Task objective: Reproduce only the lines of the material below that start at the line containing "nameplate();" and stop at the line containing "before = set(bpy.data.objects)". Keep both end lines.

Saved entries
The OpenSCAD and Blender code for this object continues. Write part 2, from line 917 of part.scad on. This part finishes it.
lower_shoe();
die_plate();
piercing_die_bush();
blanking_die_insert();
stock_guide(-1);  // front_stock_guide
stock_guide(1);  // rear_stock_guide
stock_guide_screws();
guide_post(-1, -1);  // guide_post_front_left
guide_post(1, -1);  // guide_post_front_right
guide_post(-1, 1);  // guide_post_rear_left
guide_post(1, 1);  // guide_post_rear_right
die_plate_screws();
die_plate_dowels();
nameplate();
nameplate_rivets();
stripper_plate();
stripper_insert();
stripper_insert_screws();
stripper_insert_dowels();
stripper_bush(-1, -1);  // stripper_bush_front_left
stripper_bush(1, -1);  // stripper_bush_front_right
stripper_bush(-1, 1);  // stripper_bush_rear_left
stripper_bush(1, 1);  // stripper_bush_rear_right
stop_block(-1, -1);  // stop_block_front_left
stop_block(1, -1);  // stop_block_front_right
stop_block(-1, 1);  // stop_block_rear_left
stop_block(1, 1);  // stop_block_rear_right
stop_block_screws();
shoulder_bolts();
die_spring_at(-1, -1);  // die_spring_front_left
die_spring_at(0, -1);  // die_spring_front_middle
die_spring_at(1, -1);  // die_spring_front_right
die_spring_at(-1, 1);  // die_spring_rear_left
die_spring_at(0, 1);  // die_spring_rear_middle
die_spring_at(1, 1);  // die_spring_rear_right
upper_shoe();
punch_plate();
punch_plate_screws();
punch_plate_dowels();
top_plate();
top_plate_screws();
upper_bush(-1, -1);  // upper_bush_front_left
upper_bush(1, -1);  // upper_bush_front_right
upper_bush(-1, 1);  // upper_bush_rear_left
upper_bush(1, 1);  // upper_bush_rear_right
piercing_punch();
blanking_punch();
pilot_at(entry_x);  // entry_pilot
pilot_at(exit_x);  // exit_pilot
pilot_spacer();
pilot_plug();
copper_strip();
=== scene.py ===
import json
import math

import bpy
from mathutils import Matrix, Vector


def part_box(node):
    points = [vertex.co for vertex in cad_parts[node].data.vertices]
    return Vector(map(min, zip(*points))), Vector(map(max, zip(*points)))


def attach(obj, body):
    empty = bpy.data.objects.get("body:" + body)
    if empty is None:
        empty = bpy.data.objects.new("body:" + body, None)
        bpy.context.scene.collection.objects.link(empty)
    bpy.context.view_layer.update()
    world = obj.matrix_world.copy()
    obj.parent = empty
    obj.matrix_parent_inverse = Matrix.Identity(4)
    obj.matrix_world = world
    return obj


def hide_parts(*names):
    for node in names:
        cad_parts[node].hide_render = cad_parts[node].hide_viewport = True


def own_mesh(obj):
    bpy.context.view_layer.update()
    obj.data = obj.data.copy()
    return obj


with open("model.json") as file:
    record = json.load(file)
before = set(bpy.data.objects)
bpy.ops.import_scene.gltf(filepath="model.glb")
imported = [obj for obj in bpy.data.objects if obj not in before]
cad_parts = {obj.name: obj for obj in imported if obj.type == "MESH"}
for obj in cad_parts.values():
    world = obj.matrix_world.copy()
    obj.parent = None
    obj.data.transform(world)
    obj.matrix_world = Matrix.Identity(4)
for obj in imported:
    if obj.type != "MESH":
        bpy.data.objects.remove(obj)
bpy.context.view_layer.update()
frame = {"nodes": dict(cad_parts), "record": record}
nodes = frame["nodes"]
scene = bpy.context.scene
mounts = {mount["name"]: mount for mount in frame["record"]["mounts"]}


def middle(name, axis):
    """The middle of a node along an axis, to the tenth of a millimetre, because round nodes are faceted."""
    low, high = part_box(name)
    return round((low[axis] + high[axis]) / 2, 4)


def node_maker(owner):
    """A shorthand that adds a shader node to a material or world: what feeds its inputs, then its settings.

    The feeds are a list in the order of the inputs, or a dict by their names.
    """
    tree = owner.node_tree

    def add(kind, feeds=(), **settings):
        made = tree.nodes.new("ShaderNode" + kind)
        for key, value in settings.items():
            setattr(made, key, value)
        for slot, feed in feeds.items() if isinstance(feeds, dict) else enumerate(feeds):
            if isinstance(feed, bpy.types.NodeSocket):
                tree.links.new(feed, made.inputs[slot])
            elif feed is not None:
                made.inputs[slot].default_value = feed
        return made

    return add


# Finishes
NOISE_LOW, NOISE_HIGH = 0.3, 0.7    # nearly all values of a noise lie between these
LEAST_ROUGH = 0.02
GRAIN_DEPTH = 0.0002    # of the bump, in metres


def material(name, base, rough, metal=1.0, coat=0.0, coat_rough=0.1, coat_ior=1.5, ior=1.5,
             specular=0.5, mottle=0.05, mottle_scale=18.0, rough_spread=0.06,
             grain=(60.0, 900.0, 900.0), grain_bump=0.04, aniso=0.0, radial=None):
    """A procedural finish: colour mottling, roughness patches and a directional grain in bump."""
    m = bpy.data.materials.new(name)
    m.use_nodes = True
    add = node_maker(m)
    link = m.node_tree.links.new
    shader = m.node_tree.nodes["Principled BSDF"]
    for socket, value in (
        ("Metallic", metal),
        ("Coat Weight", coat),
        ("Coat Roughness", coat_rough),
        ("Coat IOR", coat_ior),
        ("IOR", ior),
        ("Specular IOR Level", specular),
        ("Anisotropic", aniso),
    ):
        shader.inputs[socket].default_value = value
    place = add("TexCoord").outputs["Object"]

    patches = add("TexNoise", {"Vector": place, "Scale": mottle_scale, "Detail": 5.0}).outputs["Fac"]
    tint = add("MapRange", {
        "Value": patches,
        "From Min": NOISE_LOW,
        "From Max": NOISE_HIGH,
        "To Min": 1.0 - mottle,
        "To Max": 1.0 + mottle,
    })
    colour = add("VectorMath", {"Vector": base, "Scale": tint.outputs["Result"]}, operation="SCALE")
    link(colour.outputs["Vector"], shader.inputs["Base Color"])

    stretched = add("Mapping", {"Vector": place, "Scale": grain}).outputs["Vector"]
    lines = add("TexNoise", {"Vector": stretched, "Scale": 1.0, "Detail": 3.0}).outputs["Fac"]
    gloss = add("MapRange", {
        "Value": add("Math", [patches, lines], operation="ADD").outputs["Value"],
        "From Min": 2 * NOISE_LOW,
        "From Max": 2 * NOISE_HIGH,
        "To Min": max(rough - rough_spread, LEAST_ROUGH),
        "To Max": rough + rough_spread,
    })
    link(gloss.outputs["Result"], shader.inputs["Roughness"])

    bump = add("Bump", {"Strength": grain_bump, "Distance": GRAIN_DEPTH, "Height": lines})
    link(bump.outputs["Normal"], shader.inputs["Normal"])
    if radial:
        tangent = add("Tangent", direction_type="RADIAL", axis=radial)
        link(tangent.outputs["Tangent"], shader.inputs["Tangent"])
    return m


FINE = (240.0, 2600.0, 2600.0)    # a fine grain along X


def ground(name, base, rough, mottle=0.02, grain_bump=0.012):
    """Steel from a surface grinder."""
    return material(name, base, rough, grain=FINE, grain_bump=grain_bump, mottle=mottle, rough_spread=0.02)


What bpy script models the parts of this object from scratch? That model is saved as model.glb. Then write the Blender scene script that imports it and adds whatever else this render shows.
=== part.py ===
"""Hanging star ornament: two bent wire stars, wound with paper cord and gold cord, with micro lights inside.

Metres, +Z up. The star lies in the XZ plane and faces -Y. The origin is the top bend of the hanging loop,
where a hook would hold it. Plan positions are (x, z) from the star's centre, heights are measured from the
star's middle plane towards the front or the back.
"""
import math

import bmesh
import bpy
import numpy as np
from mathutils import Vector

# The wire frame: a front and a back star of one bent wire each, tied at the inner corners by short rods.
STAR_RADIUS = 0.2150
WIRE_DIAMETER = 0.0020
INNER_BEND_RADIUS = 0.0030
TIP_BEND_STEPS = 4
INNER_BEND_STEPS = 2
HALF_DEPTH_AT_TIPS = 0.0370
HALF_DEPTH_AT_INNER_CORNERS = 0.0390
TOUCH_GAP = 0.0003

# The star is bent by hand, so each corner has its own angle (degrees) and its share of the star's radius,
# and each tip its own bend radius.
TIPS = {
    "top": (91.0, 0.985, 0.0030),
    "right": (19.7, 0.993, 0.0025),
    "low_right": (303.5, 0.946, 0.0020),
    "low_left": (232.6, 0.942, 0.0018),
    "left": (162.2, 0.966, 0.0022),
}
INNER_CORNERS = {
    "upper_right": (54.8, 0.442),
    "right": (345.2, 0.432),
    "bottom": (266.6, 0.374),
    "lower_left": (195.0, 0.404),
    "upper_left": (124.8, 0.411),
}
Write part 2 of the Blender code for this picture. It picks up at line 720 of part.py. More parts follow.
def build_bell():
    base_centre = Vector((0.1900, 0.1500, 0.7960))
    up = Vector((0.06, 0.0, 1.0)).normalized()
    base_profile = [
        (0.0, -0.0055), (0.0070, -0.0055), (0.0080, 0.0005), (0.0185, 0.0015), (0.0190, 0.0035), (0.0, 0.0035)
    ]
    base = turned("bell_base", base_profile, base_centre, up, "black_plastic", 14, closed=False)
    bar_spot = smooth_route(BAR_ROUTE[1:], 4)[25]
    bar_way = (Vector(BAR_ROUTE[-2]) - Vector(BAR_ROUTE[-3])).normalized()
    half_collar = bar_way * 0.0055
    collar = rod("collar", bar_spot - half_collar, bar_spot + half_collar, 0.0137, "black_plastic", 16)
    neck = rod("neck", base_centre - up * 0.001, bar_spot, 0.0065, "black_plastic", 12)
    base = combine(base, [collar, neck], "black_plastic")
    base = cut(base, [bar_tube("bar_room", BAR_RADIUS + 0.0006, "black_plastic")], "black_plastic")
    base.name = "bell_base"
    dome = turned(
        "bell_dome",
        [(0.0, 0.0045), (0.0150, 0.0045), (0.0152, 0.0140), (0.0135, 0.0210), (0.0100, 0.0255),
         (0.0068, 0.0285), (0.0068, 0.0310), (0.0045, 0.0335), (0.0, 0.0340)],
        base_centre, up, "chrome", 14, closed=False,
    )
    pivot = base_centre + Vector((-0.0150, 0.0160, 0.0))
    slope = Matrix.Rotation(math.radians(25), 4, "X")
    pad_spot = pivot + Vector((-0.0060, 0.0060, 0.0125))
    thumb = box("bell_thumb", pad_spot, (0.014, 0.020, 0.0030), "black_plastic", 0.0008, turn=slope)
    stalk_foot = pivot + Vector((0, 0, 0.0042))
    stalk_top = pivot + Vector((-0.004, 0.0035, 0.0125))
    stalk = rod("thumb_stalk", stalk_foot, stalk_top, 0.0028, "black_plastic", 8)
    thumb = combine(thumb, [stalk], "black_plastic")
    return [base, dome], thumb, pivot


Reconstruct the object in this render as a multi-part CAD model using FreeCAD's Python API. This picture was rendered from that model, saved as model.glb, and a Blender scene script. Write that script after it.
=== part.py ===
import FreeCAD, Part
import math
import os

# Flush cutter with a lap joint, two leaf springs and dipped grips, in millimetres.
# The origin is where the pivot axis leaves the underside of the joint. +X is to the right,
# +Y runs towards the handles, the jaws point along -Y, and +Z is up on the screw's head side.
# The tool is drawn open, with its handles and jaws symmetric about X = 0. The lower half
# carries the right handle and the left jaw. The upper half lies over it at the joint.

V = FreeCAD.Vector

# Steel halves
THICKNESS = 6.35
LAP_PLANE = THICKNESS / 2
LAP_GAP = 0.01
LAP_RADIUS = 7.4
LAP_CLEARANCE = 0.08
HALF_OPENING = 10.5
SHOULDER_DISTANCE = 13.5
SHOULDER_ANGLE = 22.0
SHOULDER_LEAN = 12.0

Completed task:
nameplate();
nameplate_rivets();
stripper_plate();
stripper_insert();
stripper_insert_screws();
stripper_insert_dowels();
stripper_bush(-1, -1);  // stripper_bush_front_left
stripper_bush(1, -1);  // stripper_bush_front_right
stripper_bush(-1, 1);  // stripper_bush_rear_left
stripper_bush(1, 1);  // stripper_bush_rear_right
stop_block(-1, -1);  // stop_block_front_left
stop_block(1, -1);  // stop_block_front_right
stop_block(-1, 1);  // stop_block_rear_left
stop_block(1, 1);  // stop_block_rear_right
stop_block_screws();
shoulder_bolts();
die_spring_at(-1, -1);  // die_spring_front_left
die_spring_at(0, -1);  // die_spring_front_middle
die_spring_at(1, -1);  // die_spring_front_right
die_spring_at(-1, 1);  // die_spring_rear_left
die_spring_at(0, 1);  // die_spring_rear_middle
die_spring_at(1, 1);  // die_spring_rear_right
upper_shoe();
punch_plate();
punch_plate_screws();
punch_plate_dowels();
top_plate();
top_plate_screws();
upper_bush(-1, -1);  // upper_bush_front_left
upper_bush(1, -1);  // upper_bush_front_right
upper_bush(-1, 1);  // upper_bush_rear_left
upper_bush(1, 1);  // upper_bush_rear_right
piercing_punch();
blanking_punch();
pilot_at(entry_x);  // entry_pilot
pilot_at(exit_x);  // exit_pilot
pilot_spacer();
pilot_plug();
copper_strip();
=== scene.py ===
import json
import math

import bpy
from mathutils import Matrix, Vector


def part_box(node):
    points = [vertex.co for vertex in cad_parts[node].data.vertices]
    return Vector(map(min, zip(*points))), Vector(map(max, zip(*points)))


def attach(obj, body):
    empty = bpy.data.objects.get("body:" + body)
    if empty is None:
        empty = bpy.data.objects.new("body:" + body, None)
        bpy.context.scene.collection.objects.link(empty)
    bpy.context.view_layer.update()
    world = obj.matrix_world.copy()
    obj.parent = empty
    obj.matrix_parent_inverse = Matrix.Identity(4)
    obj.matrix_world = world
    return obj


def hide_parts(*names):
    for node in names:
        cad_parts[node].hide_render = cad_parts[node].hide_viewport = True


def own_mesh(obj):
    bpy.context.view_layer.update()
    obj.data = obj.data.copy()
    return obj


with open("model.json") as file:
    record = json.load(file)
before = set(bpy.data.objects)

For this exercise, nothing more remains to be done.